Every line of the material is to be repeated exactly as it stands.

-=-=-

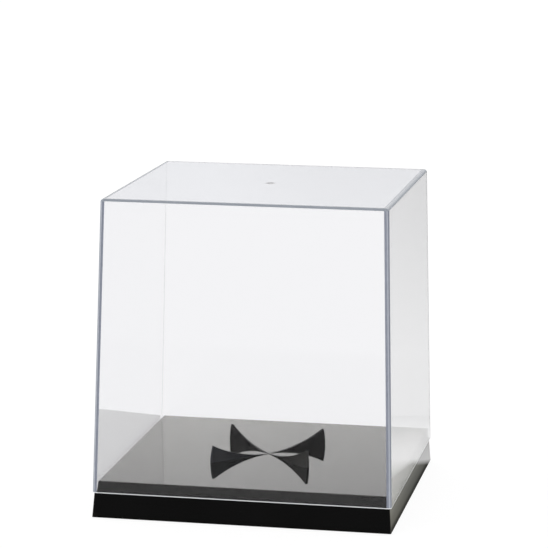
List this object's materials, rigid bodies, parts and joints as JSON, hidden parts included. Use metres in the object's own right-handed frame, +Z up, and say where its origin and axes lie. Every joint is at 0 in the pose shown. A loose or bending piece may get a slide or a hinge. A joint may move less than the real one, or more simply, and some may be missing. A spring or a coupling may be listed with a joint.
{
  "type": "football display case",
  "caption": "Clear lift-off cover over a gloss black square base with a crossed cradle that holds a football.",
  "frame": {"origin": "middle of the footprint, on the surface that the feet stand on", "axes": "+Z up, +X to the right seen from the front, front faces -Y"},
  "size_m": [0.26, 0.26, 0.277],
  "materials": {
    "clear_plastic": "gloss",
    "black_gloss_plastic": "gloss",
    "black_cradle_plastic": "gloss",
    "dark_rubber": "matte"
  },
  "bodies": {
    "base": {"base": "black_gloss_plastic", "cradle_plate_lower": "black_cradle_plastic", "cradle_plate_upper": "black_cradle_plastic", "foot_front_left": "dark_rubber", "foot_front_right": "dark_rubber", "foot_back_left": "dark_rubber", "foot_back_right": "dark_rubber"},
    "cover": {"clear_cover": "clear_plastic"}
  },
  "joints": [
    {"name": "cover_lift", "type": "slide", "parent": "base", "child": "cover", "axis": [0, 0, 1], "range_m": [0, 0.26]}
  ]
}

-=-=-

* **Written response**
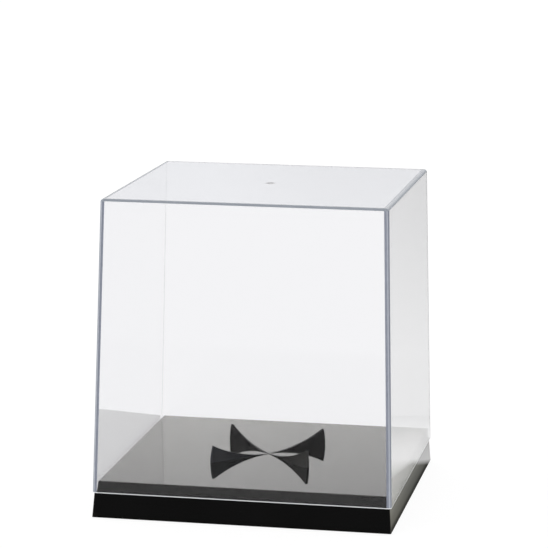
List this object's materials, rigid bodies, parts and joints as JSON, hidden parts included. Use metres in the object's own right-handed frame, +Z up, and say where its origin and axes lie. Every joint is at 0 in the pose shown. A loose or bending piece may get a slide or a hinge. A joint may move less than the real one, or more simply, and some may be missing. A spring or a coupling may be listed with a joint.
{
  "type": "football display case",
  "caption": "Clear lift-off cover over a gloss black square base with a crossed cradle that holds a football.",
  "frame": {"origin": "middle of the footprint, on the surface that the feet stand on", "axes": "+Z up, +X to the right seen from the front, front faces -Y"},
  "size_m": [0.26, 0.26, 0.277],
  "materials": {
    "clear_plastic": "gloss",
    "black_gloss_plastic": "gloss",
    "black_cradle_plastic": "gloss",
    "dark_rubber": "matte"
  },
  "bodies": {
    "base": {"base": "black_gloss_plastic", "cradle_plate_lower": "black_cradle_plastic", "cradle_plate_upper": "black_cradle_plastic", "foot_front_left": "dark_rubber", "foot_front_right": "dark_rubber", "foot_back_left": "dark_rubber", "foot_back_right": "dark_rubber"},
    "cover": {"clear_cover": "clear_plastic"}
  },
  "joints": [
    {"name": "cover_lift", "type": "slide", "parent": "base", "child": "cover", "axis": [0, 0, 1], "range_m": [0, 0.26]}
  ]
}